AI-Generated Artwork Heads to Christie's in a First-Ever Sale
- August 21, 2018 13:17
A portrait created by artifical intelligence will the hit auction block this fall.
An artist collective's algorithm has made an abstracted 18th/19th century-looking man, Portrait of Edmond Belamy, which will test the waters for AI art in the Prints & Multiples sale at Christie’s in New York, October 23-25. The print on canvas is expected to fetch $7,000-10,000.
From Christie's:
The painting, if that is the right term, is one of a group of portraits of the fictional Belamy family created by Obvious, a Paris-based collective consisting of Hugo Caselles-Dupré, Pierre Fautrel and Gauthier Vernier. They are engaged in exploring the interface between art and artificial intelligence, and their method goes by the acronym GAN, which stands for ‘generative adversarial network’.
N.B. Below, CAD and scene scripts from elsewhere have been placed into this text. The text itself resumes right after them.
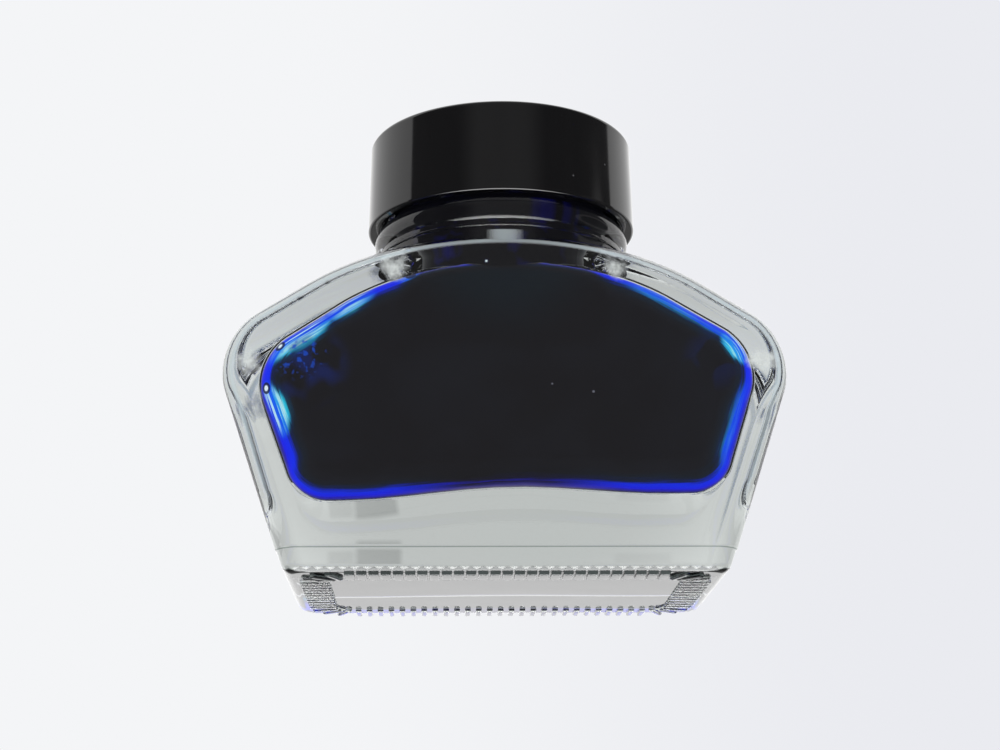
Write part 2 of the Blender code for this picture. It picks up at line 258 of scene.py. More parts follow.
# Light catches on the ridge of the rim, up to where the neck leaves the body.
below_neck = add_node(glass, "ShaderNodeMath", {0: axes["Z"], 1: 47.2 * MM}, operation="LESS_THAN")
ridge = masks["ridge"]
for part in (masks["over_base"], below_neck, grain["smears"]):
    ridge = add_node(glass, "ShaderNodeMath", {0: ridge, 1: part}, operation="MULTIPLY")
cloud = add_node(glass, "ShaderNodeMath", {0: masks["creases"], 1: chill}, operation="MULTIPLY")
clarity = add_node(glass, "ShaderNodeMath", {0: 1.0, 1: cloud}, operation="SUBTRACT")
clarity = add_node(glass, "ShaderNodeMath", {0: clarity, 1: ridge}, operation="SUBTRACT", use_clamp=True)
glass.node_tree.links.new(clarity.outputs["Value"], shader.inputs["Transmission Weight"])

# Its tints, one over another: clear glass with paler cords in it and the chilled skin; then painted shade: a dark line
# on the heel, standing in for the shade its curve makes, which waves with the bars, a grey line of painted shade along
# the mould's seam, and the painted light catches on the ridge.
# Painted shade on the front of the heel, its top edge waving with the bars.
heel = add_node(glass, "ShaderNodeMath", {0: masks["heel"], 1: masks["front"]}, operation="MULTIPLY")
glass_tint_and_painted_light = linear("#F8FBFA")
for amount, code in ((grain["cords"], "#F1F7F5"), (chill, "#F2F7F2"), (heel, "#1E2424"), (masks["seam"], "#86958F"),
                     (ridge, "#CFE6EC")):
    glass_tint_and_painted_light = add_node(glass, "ShaderNodeMix", {"Factor": amount, 6: glass_tint_and_painted_light, 7: linear(code)}, data_type="RGBA")
glass.node_tree.links.new(glass_tint_and_painted_light.outputs[2], shader.inputs["Base Color"])

BODY = dict(foot=28.7 * MM, floor=FOOT_RISE, peak=56.8 * MM, depth=36 * MM, corner=7.4 * MM, arch=31.6 * MM,
            foot_corner=0, rim=3 * MM, heel=1.2 * MM)
bm = pentagon_block(**BODY)
# The base plate and the two mould halves meet in a fine ridge all round, as (height, how proud) in mm.
for height, proud in ((3.45, 0), (3.7, 0.16), (3.95, 0)):
    cut = bmesh.ops.bisect_plane(bm, geom=bm.verts[:] + bm.edges[:] + bm.faces[:], dist=MM / 10000,
                                 plane_co=(0, 0, height * MM), plane_no=(0, 0, 1))["geom_cut"]
    bm.normal_update()
    for vert in [g for g in cut if isinstance(g, bmesh.types.BMVert)]:
        vert.co.xy += vert.normal.xy.normalized() * proud * MM
bottle = new_object("glass_bottle", bm, glass)

# Short bars pressed round the underside keep the hot glass off the table: two straight rows of
# 27, the front one in wider bars, 11 up each end and three fanned round each corner.
BAR = Vector((3.9, 0.8, 0.75)) * MM  # length, width and height
FRONT_BAR_WIDTH = 1.32 * MM
ROW_Y, END_X, END_PITCH = 15.3 * MM, 25.2 * MM, 2 * MM
FAN_X, FAN_Y, FAN_RADIUS = 20.7 * MM, 10.8 * MM, 4.5 * MM
places = [(BAR_PITCH * (i - 13), side * ROW_Y, 90, width)
          for side, width in ((-1, FRONT_BAR_WIDTH), (1, BAR.y)) for i in range(27)]
places += [(side * END_X, END_PITCH * (i - 5), 0, BAR.y) for side in (-1, 1) for i in range(11)]
places += [(sx * (FAN_X + FAN_RADIUS * math.sin(a)), sy * (FAN_Y + FAN_RADIUS * math.cos(a)),
            sx * sy * (90 - math.degrees(a)), BAR.y) for sx in (-1, 1) for sy in (-1, 1) for a in (0.4, 0.8, 1.2)]
bm = bmesh.new()
for x, y, turn, width in places:
    bar = bmesh.ops.create_cube(bm, size=1, matrix=Matrix.LocRotScale(
        (x, y, BAR.z / 2), Matrix.Rotation(math.radians(turn), 3, "Z"), (BAR.x, width, BAR.z)))["verts"]
    low = [e for e in {e for v in bar for e in v.link_edges} if all(v.co.z < MM / 100 for v in e.verts)]
    bmesh.ops.bevel(bm, geom=low, offset=0.22 * MM, segments=2, profile=0.5, affect="EDGES", material=-1)
bmesh.ops.recalc_face_normals(bm, faces=bm.faces)
bars = new_object("stipple_bars", bm, glass)

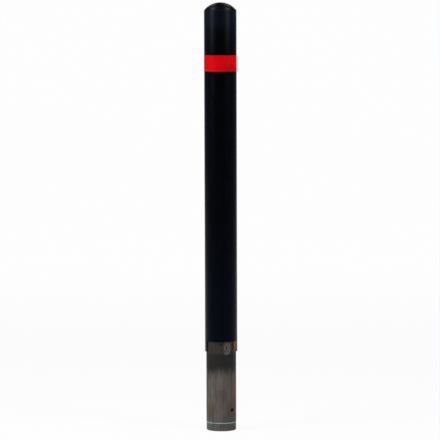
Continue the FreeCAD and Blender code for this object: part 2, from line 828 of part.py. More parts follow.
def make_lock_bolt():
    """The flat bolt, withdrawn, with the upright slot in which the drive pin runs."""
    angle = S["lock_angle"]
    lift = S["lock_height"]
    half_height = S["bolt_height"] / 2
    half_thickness = S["bolt_thickness"] / 2
    blank = block(
        "lock_bolt_blank",
        angle,
        lift,
        -S["bolt_tail"],
        BOLT_TIP,
        -half_thickness,
        half_thickness,
        -half_height,
        half_height,
    )
    clear = S["drive_pin_radius"] + S["yoke_play"]
    yoke = block(
        "bolt_yoke",
        angle,
        lift,
        -(PIN_SIDE + clear),
        clear - PIN_SIDE,
        -(half_thickness + 1),
        half_thickness + 1,
        PIN_RISE - clear,
        S["drive_pin_offset"] + clear,
    )
    node("lock_bolt", without("lock_bolt_cut", blank, [yoke]))


# ---------------------------------------------------------------------------------------------------------
# Sleeve: the black tube that slides, and what is fixed to it
# ---------------------------------------------------------------------------------------------------------


def make_sleeve_tube(screw_holes):
    """The sleeve tube, with the front notch in its lower end and the groove of the wear band."""
    blank = ring("sleeve_tube_blank", SLEEVE_BORE, S["sleeve_radius"], S["sleeve_bottom"], SHOULDER)
    notch = wedge(
        "front_notch",
        S["sleeve_radius"] + OVERSHOOT,
        S["sleeve_bottom"] - OVERSHOOT,
        NOTCH_TOP - S["sleeve_bottom"] + OVERSHOOT,
        -S["notch_half_angle"],
        S["notch_half_angle"] * 2,
    )
    groove_radius = SLEEVE_BORE + S["wear_band_inset"]
    groove = ring("wear_band_groove", MAST_RADIUS, groove_radius, WEAR_BAND_BOTTOM, WEAR_BAND_TOP)
    node("sleeve_tube", without("sleeve_tube_cut", blank, [notch, groove] + screw_holes))


def make_wear_band():
    """The band of slippery plastic in the sleeve's groove, which runs on the mast."""
    bottom = WEAR_BAND_BOTTOM + S["seat_fit"]
    top = WEAR_BAND_TOP - S["seat_fit"]
    outer = SLEEVE_BORE + S["wear_band_inset"] - S["seat_fit"]
    node("wear_band", ring("wear_band_body", MAST_RADIUS + S["running_fit"], outer, bottom, top))


def make_guide_pad():
    """The bronze pad brazed into the right corner of the notch."""
    bottom = NOTCH_TOP - S["pad_drop"]
    start = S["notch_half_angle"] - S["pad_angle"]
    slice_ = wedge("guide_pad_slice", S["sleeve_radius"], bottom, S["pad_drop"], start, S["pad_angle"])
    core = upright_rod("guide_pad_core", MAST_RADIUS + S["pad_gap"], bottom - 1, NOTCH_TOP + 1)
    node("notch_guide_pad", without("guide_pad_cut", slice_, [core]))


def make_guide_key(screw_holes):
    """The key inside the sleeve that runs in the mast's slot and rests on the thrown bolt."""
    half_width = S["key_width"] / 2
    half_height = S["key_height"] / 2
    blank = block(
        "guide_key_block",
        KEY_ANGLE,
        KEY_MIDDLE,
        -half_width,
        half_width,
        -S["sleeve_radius"],
        -S["key_inner"],
        -half_height,
        half_height,
    )
    bore = upright_rod("guide_key_round", IN_SLEEVE, KEY_MIDDLE - half_height, KEY_MIDDLE + half_height)
    node("guide_key", without("guide_key_cut", shared("guide_key_blank", blank, bore), screw_holes))


def make_reflective_band():
    """The strip of reflective tape round the sleeve, its ends a little apart at the rear."""
    bottom = SHOULDER - S["band_drop"] - S["band_width"]
    glued = S["sleeve_radius"] + S["band_glue"]
    radius = glued + S["band_thickness"]
    start = as_size(180) + S["band_seam"] / 2
    strip = wedge("band_strip", radius, bottom, S["band_width"], start, as_size(360) - S["band_seam"])
    core = upright_rod("band_core", glued, bottom - 1, bottom + S["band_width"] + 1)
    node("reflective_band", without("reflective_band_cut", strip, [core]))


def make_dome_cap(screw_holes):
    """The domed cap with a skirt that plugs into the sleeve, and the sealing ring round the skirt."""
    radius = S["sleeve_radius"]
    rise = S["dome_height"]
    sphere_radius = (radius * radius + rise * rise) / (rise * 2)
    centre = SHOULDER + rise - sphere_radius
    outer = put(bound("Part::Sphere", "dome_outside", Radius=sphere_radius), lift=centre)
    inner = put(bound("Part::Sphere", "dome_inside", Radius=sphere_radius - S["cap_wall"]), lift=centre)
    above = upright_rod("dome_above", radius + OVERSHOOT, SHOULDER, SHOULDER + rise + OVERSHOOT)
    dome = without("dome_shell", shared("dome_solid", outer, above), [inner])
    skirt_inner = IN_SLEEVE - S["cap_skirt_wall"]
    skirt_top = SHOULDER + S["cap_wall"] / 2
    skirt = ring("cap_skirt", skirt_inner, IN_SLEEVE, SHOULDER - S["cap_skirt_depth"], skirt_top)
    section = S["cap_ring_section"]
    ring_height = SHOULDER - S["cap_ring_drop"]
    ring_radius = IN_SLEEVE - section
    groove_half = section + S["ring_groove_play"]
    groove = ring(
        "cap_ring_groove",
        ring_radius - section - S["seat_fit"],
        IN_SLEEVE + 1,
        ring_height - groove_half,
        ring_height + groove_half,
    )
    node("dome_cap", without("dome_cap_cut", fused("dome_cap_blank", [dome, skirt]), [groove] + screw_holes))
    seal = bound("Part::Torus", "cap_sealing_ring_body", Radius1=ring_radius, Radius2=section)
    node("cap_sealing_ring", put(seal, lift=ring_height))


def make_crosshead(screw_holes):
    """The plate across the sleeve that the gas spring pushes, with its rubber buffer and nuts."""
    inner = ROD_RADIUS + S["seat_fit"]
    blank = ring("crosshead_blank", inner, IN_SLEEVE, CROSSHEAD_BOTTOM, CROSSHEAD_TOP)
    holes = web_holes("crosshead_web", CROSSHEAD_BOTTOM, CROSSHEAD_TOP)
    node("crosshead", without("crosshead_drilled", blank, holes + screw_holes))
    buffer_outer = IN_MAST
    buffer_inner = buffer_outer - S["buffer_wall"]
    node("buffer_ring", ring("buffer_ring_body", buffer_inner, buffer_outer, BUFFER_BOTTOM, CROSSHEAD_BOTTOM))
    lower = nut("rod_nut_lower", CROSSHEAD_BOTTOM - S["nut_height"])
    upper = nut("rod_nut_upper", CROSSHEAD_TOP)
    node("rod_nuts", grouped("rod_nut_pair", [lower, upper]))


def make_spring_rod():
    """The rod of the gas spring, its piston and the piston's sealing ring."""
    rod = upright_rod("gas_spring_rod_body", ROD_RADIUS, PISTON_BOTTOM, ROD_TOP)
    node("gas_spring_rod", rod)
    outer = SPRING_BORE - S["running_fit"]
    groove_depth = outer - S["piston_groove_depth"]
    groove_bottom = PISTON_BOTTOM + (S["piston_height"] - S["piston_groove"]) / 2
    groove_top = groove_bottom + S["piston_groove"]
    node(
        "gas_spring_piston",
        turned(
            "gas_spring_piston_body",
            [
                (ROD_RADIUS + S["seat_fit"], PISTON_BOTTOM),
                (outer, PISTON_BOTTOM),
                (outer, groove_bottom),
                (groove_depth, groove_bottom),
                (groove_depth, groove_top),
                (outer, groove_top),
                (outer, PISTON_BOTTOM + S["piston_height"]),
                (ROD_RADIUS + S["seat_fit"], PISTON_BOTTOM + S["piston_height"]),
            ],
        ),
    )
    fit = S["seat_fit"]
    inner = groove_depth + fit
    outer = SPRING_BORE - fit
    node("piston_ring", ring("piston_ring_body", inner, outer, groove_bottom + fit, groove_top - fit))


# ---------------------------------------------------------------------------------------------------------
# Assembly
# ---------------------------------------------------------------------------------------------------------


def make_mast():
    """Every piece that stays put."""
    lock = S["lock_height"]
    angle = S["lock_angle"]
    foot_holes = screw_set(
        "foot_screws", LONG_SCREW, rear_places(TUBE_BOTTOM + S["foot_screw_rise"]), MAST_RADIUS
    )
    seat_holes = screw_set(
        "spring_seat_screws", LONG_SCREW, rear_places(S["seat_height"] + S["seat_thickness"] / 2), MAST_RADIUS
    )
    bush_holes = screw_set(
        "slide_bush_screws", SHORT_SCREW, rear_places(S["mast_top"] - S["bush_screw_drop"]), MAST_RADIUS
    )
    housing_holes = screw_set(
        "lock_housing_screws",
        HOUSING_SCREW,
        [
            (angle - S["housing_screw_turn"], lock + S["housing_screw_rise"]),
            (angle + S["housing_screw_turn"], lock - S["housing_screw_rise"]),
        ],
        MAST_RADIUS,
    )
    plate_holes = screw_set(
        "lock_plate_screws",
        PLATE_SCREW,
        [(angle, lock + S["plate_screw_rise"]), (angle, lock - S["plate_screw_rise"])],
        MAST_RADIUS,
    )
    make_foot(foot_holes)
    make_ground_tube(foot_holes + seat_holes + bush_holes + housing_holes)
    make_slide_bush(bush_holes)
    make_spring_seat(seat_holes)
    make_spring_cylinder()
    guide_holes = make_bolt_guide()
    make_lock_plate(plate_holes)
    make_lock_housing(housing_holes + plate_holes + guide_holes)


def make_sleeve():
    """Every piece that slides up and down."""
    cap_holes = screw_set(
        "cap_screws", SHORT_SCREW, rear_places(SHOULDER - S["cap_screw_drop"]), S["sleeve_radius"]
    )
    crosshead_holes = screw_set(
        "crosshead_screws",
        LONG_SCREW,
        rear_places(CROSSHEAD_BOTTOM + S["crosshead_height"] / 2),
        S["sleeve_radius"],
    )
    key_holes = screw_set(
        "guide_key_screws",
        KEY_SCREW,
        [(KEY_ANGLE, KEY_MIDDLE + S["key_screw_rise"]), (KEY_ANGLE, KEY_MIDDLE - S["key_screw_rise"])],
        S["sleeve_radius"],
    )
    make_sleeve_tube(cap_holes + crosshead_holes + key_holes)
    make_dome_cap(cap_holes)
    make_crosshead(crosshead_holes)
    make_guide_key(key_holes)
    make_spring_rod()
    make_wear_band()
    make_guide_pad()
    make_reflective_band()


def write_nodes():
    """Check every object of the document, then write each sub-part to its own file."""
    faults = []
    for thing in doc.Objects:
        if "Invalid" in thing.State or "Error" in thing.State:
            faults.append(f"{thing.Name} failed: {thing.State}")
    for label, made in NODES.items():
        if made.Shape.isNull() or not made.Shape.isValid() or not made.Shape.Solids:
            faults.append(f"{label} has no valid solid")
    if faults:
        sys.exit("\n".join(faults))
    os.makedirs("parts", exist_ok=True)
    for label, made in NODES.items():
        made.Shape.exportStep(os.path.join("parts", label + ".step"))
        print(f"{label}: {len(made.Shape.Solids)} solid(s), {made.Shape.Volume / 1000:.2f} cm3")


make_mast()
make_lock_barrel()
make_lock_cam()
make_lock_bolt()
make_sleeve()
doc.recompute()
write_nodes()
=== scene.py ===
"""Looks of the retractable bollard: finishes for every piece of the frame, a soft studio and a camera."""

import logging
import math
from dataclasses import dataclass, field, replace
from enum import Enum

import bpy
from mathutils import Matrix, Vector


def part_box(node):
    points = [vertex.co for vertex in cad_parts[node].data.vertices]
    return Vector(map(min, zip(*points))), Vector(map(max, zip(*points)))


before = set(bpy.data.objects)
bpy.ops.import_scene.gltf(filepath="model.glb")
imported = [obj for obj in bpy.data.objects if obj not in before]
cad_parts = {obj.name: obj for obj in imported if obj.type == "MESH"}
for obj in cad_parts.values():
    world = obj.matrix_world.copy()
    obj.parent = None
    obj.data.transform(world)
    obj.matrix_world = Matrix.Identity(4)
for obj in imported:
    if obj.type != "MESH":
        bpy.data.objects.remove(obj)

LOG = logging.getLogger("bollard")
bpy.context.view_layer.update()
MM = 0.001

# Blender's noise keeps to its mean with about this much to either side, and its patches lie this far apart
NOISE_MEAN = 0.5
NOISE_SPREAD = 0.2
PATCH_STEPS = (7.3, 3.1, 11.7)

Tree = bpy.types.NodeTree
Socket = bpy.types.NodeSocket


# ---------------------------------------------------------------------------------------------------------
# Colours and nodes
# ---------------------------------------------------------------------------------------------------------


def linear(colour: str) -> tuple[float, float, float, float]:
    """Turn an sRGB hex colour into linear light, by the curve of the sRGB standard.

    Args:
        colour: a colour such as "#1c2029".

    Returns:
        Red, green and blue in linear light, and an alpha of 1.
    """
    parts = [int(colour[place : place + 2], 16) / 255.0 for place in (1, 3, 5)]
    lit = [part / 12.92 if part <= 0.04045 else ((part + 0.055) / 1.055) ** 2.4 for part in parts]
    return lit[0], lit[1], lit[2], 1.0


def add(
    tree: Tree,
    kind: str,
    inputs: dict[str | int, object] | None = None,
    output: int | str = 0,
    **settings: object,
) -> Socket | None:
    """Add a node with its settings, values and links.

    Args:
        tree: the node tree that gets the node.
        kind: the node's type name.
        inputs: a value or a feeding socket for each input, by name or number.
        output: name or number of the output that is wanted.
        **settings: properties of the node itself.

    Returns:
        The wanted output of the new node, or None for a node that has no outputs.
    """
    node = tree.nodes.new(kind)
    for name, value in settings.items():
        setattr(node, name, value)
    for key, value in (inputs or {}).items():
        if isinstance(value, Socket):
            tree.links.new(value, node.inputs[key])
        else:
            node.inputs[key].default_value = value
    return node.outputs[output] if node.outputs else None


# ---------------------------------------------------------------------------------------------------------
# Patterns, all in the post's own coordinates and in real millimetres
# ---------------------------------------------------------------------------------------------------------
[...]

‘The algorithm is composed of two parts,’ says Caselles-Dupré. ‘On one side is the Generator, on the other the Discriminator. We fed the system with a data set of 15,000 portraits painted between the 14th century to the 20th. The Generator makes a new image based on the set, then the Discriminator tries to spot the difference between a human-made image and one created by the Generator. The aim is to fool the Discriminator into thinking that the new images are real-life portraits. Then we have a result.’